### What the exercise asks:
Set down exactly the lines from the one with "link_header_base();" to the one with "bpy.context.scene.collection.objects.link(empty)", both included, and no line outside that range.

### Dataset section:
## Begin

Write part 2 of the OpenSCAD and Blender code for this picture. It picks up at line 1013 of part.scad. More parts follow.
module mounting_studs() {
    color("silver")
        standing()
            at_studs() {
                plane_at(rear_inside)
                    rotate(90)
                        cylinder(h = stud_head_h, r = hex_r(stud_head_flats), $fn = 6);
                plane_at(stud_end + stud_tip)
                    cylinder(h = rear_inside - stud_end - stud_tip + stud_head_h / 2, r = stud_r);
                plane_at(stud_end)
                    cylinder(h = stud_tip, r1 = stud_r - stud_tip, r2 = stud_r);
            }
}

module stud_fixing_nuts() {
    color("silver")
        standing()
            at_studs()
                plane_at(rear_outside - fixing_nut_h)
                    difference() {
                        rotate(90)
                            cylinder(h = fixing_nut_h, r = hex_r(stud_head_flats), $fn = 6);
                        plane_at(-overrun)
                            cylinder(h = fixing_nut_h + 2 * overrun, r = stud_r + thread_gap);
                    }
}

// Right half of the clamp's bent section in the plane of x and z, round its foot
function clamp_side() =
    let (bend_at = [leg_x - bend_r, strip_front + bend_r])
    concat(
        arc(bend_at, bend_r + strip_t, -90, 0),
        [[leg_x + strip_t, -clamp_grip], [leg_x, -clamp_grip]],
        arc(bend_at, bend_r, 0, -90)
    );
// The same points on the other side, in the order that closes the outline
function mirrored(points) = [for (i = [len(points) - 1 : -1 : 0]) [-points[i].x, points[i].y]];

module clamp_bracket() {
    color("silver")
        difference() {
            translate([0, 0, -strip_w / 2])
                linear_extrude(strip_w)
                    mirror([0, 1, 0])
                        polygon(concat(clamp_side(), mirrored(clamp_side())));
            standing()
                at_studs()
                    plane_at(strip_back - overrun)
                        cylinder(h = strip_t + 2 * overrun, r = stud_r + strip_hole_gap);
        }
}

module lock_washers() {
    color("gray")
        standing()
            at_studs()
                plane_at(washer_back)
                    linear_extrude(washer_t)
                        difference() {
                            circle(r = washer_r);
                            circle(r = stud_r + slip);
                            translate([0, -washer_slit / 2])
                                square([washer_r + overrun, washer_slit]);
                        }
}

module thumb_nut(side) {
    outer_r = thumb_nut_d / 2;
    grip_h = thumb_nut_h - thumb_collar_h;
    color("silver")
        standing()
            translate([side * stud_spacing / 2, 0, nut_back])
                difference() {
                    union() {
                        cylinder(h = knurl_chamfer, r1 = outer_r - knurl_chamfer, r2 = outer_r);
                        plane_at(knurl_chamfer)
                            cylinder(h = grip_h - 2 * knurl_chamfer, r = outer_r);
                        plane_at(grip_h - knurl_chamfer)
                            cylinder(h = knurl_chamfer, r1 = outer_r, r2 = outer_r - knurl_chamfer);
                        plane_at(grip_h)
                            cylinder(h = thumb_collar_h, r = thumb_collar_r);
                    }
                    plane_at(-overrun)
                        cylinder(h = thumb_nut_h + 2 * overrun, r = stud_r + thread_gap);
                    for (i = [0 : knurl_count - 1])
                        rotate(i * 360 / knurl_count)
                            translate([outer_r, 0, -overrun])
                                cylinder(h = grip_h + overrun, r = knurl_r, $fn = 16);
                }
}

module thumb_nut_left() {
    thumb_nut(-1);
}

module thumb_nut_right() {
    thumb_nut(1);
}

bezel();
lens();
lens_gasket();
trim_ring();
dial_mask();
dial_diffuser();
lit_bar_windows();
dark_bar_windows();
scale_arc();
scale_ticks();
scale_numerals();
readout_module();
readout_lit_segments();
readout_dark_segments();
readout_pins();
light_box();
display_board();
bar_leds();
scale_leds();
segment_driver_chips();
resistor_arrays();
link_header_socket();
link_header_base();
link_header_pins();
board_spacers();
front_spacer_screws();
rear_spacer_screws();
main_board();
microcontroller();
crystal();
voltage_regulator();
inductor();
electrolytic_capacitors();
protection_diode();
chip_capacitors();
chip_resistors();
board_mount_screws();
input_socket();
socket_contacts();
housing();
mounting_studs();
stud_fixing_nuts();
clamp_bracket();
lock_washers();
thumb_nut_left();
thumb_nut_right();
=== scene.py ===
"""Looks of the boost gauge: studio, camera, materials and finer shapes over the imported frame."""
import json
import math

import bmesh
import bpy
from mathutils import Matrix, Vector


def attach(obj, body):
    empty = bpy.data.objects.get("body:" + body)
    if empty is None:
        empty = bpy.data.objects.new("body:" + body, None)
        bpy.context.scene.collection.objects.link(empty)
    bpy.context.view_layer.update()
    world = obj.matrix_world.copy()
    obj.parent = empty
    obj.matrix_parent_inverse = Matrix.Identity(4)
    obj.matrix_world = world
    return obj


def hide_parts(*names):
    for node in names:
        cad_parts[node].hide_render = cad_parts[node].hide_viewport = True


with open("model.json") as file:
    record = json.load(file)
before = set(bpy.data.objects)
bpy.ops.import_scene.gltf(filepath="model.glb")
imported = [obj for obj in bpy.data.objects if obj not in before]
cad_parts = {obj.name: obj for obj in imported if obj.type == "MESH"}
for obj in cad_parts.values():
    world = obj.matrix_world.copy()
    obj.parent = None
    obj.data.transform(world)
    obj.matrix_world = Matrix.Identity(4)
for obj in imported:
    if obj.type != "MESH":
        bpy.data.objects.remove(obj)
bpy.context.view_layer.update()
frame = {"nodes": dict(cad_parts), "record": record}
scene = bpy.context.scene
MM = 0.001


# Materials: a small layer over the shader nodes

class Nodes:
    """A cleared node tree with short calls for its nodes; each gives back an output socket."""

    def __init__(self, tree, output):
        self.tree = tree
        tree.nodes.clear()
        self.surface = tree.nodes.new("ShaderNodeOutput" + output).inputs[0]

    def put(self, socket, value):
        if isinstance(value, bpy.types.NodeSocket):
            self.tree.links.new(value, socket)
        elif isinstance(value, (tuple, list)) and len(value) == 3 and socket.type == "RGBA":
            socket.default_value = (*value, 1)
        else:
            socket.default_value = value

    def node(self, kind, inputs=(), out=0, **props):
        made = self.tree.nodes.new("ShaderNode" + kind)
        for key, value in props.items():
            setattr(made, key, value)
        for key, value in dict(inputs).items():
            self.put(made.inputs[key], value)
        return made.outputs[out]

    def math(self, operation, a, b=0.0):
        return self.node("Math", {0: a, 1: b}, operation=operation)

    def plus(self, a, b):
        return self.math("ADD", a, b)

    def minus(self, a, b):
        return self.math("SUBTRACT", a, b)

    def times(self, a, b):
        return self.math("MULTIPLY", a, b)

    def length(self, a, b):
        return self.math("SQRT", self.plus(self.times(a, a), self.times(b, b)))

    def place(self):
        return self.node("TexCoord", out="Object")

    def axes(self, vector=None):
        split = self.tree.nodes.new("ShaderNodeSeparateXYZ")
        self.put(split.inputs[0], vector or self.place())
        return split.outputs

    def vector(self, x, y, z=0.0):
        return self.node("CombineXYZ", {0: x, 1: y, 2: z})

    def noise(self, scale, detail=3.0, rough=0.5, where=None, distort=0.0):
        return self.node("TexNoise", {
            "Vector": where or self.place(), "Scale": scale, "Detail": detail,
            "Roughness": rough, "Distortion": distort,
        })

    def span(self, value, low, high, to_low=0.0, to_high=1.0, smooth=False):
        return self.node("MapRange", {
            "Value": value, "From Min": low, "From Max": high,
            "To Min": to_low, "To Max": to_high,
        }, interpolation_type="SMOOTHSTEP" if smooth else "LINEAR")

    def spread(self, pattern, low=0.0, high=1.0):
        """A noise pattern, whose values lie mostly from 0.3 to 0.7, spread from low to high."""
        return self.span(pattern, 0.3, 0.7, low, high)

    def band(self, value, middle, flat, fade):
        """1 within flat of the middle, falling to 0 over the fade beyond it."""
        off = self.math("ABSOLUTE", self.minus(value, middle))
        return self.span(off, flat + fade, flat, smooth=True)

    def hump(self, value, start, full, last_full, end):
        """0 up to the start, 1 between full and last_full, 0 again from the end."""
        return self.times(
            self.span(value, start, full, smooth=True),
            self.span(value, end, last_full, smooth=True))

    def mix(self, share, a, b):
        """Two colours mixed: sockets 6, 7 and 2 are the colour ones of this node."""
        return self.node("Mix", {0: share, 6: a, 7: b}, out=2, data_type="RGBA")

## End

### Expected answer:
link_header_base();
link_header_pins();
board_spacers();
front_spacer_screws();
rear_spacer_screws();
main_board();
microcontroller();
crystal();
voltage_regulator();
inductor();
electrolytic_capacitors();
protection_diode();
chip_capacitors();
chip_resistors();
board_mount_screws();
input_socket();
socket_contacts();
housing();
mounting_studs();
stud_fixing_nuts();
clamp_bracket();
lock_washers();
thumb_nut_left();
thumb_nut_right();
=== scene.py ===
"""Looks of the boost gauge: studio, camera, materials and finer shapes over the imported frame."""
import json
import math

import bmesh
import bpy
from mathutils import Matrix, Vector


def attach(obj, body):
    empty = bpy.data.objects.get("body:" + body)
    if empty is None:
        empty = bpy.data.objects.new("body:" + body, None)
        bpy.context.scene.collection.objects.link(empty)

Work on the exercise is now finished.